Monday, December 22, 2014

Ho Hum Homeland

Now that Quinn (the most exciting character since Brody) is on a black-ops assignment somewhere very dangerous, what will “Homeland’s” writers decide to do next?  

Carrie’s psychotic episodes may be endearing to the men in her life, but are boring, boring, boring to this viewer. Saul may re-assume some importance in the next season – we certainly hope so. And a potential volatile relationship between Carrie and long lost Mom may (or may not) rev things up a bit, but with Sunday’s episode and the (hopefully) temporary departure of Peter Quinn, who seems to be the moral compass of the show, the season finale seemed almost moribund. 

And a word to the writers: not everyone in the world drops the “F-bomb.”  It is certainly in Carrie’s high maintenance character to do so, but I would think “out of character” for someone like Saul and some of the other operatives, technicians, and directors at Langley, who appear to use the word two or three times in a single sentence. Just because you may be comfortable with it, it does not necessarily follow that everyone in the CIA uses it – on TV or in real life.   

The word has lost its shock value, having been flung at us by new and liberated cable networks.  But how many of us actually use the word in everyday conversation? C'mon! 

Sunday, December 21, 2014

Cuba and the Twenty First Century

Regarding the on-going discussion about relaxing sanctions with Cuba: it is my belief that had this "normalization of relations" been done decades ago, the Castro regime would be long gone. There is nothing like  a wave of fresh air to sweep out a repressive regime with dictatorial tendencies. Once the Cuban people get a whiff of an uncontrolled Internet and social media, their beautiful Caribbean skies with open wide with gifts of free speech and creative thought. Of course, time is also a factor and nothing will come about in a day.  But the process has begun. Bravo to Obama.
I intend to be one of the first tourists to visit the island after we get a U.S. ambassador settled in Havana.

Saturday, December 6, 2014

The Biology of Belief - By Bruce Lipton, PhD - A Review

This book confirms everything that I believe but says it far more succinctly and elegantly than I ever could.

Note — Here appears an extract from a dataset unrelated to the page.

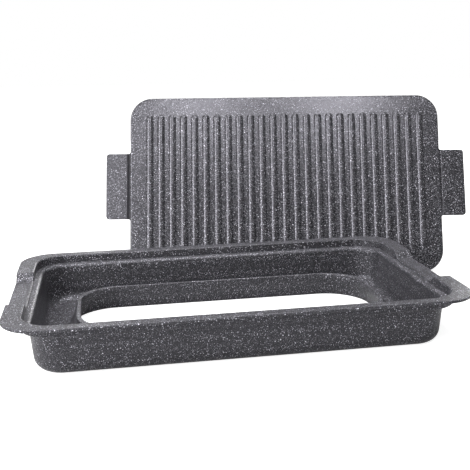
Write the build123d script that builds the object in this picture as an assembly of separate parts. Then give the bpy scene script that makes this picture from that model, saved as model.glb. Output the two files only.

We learn that the quantum theory proponents may finally be gaining a foothold in the traditionally entrenched scientific community and their stubborn adherence to a material concept of physics (Newtonian). Dr. Lipton sees us as part of a whole (the metaphorical drops of water in the great cosmic ocean); we are a universal melting pot, (ie, the planet, the stars, the earth and all living creatures dependent upon it, are all made up of energy AND matter), and that this knowledge may ultimately save our planet and our species from extinction as we begin to move toward a more spiritual understanding of our place in the universal order.     

In his discussion of Western medicine vs. Eastern energy healing, he rightly suggests that Western society has ignored the benefits of Eastern healing techniques to our detriment for centuries:  “For thousands of years,” he writes, “. . . Asians have honored energy as the principal force contributing to health and well- being.” (Lipton 108)  

He talks about the dangerous and adverse effects of drugs and how belief can heal or harm, how fear and anxiety can kill. Most informative in this section is the discussion of parenting—how important parenting is -- even before birth.

Our universe and everything in it, Lipton says, is made up of energy – a fact that Einstein recognized but the medical profession has ignored until recently. Thus, in the quantum universe, knowledge flows holistically   rather than linearly, as in the Newtonian paradigm.   It is therefore incumbent upon us to learn to live in harmony with the “natural order” rather than to impose dominion over all living things.

We are in the midst of a mass extinction says Dr. Lipton, the last in a series of six and created by greed for natural resources and material things as well as an early abandonment of “spirit” in our evolutionary history.  This loss of “connectedness” to spirit was caused, he says, by a desire of the scientific community to create distance between itself and the controlling factions of the early church.  If human kind acts to reverse our trend towards the earth’s destruction, we may avoid another planetary catastrophe.   

The book was an engaging and enlightening glimpse into the changing views in the scientific community.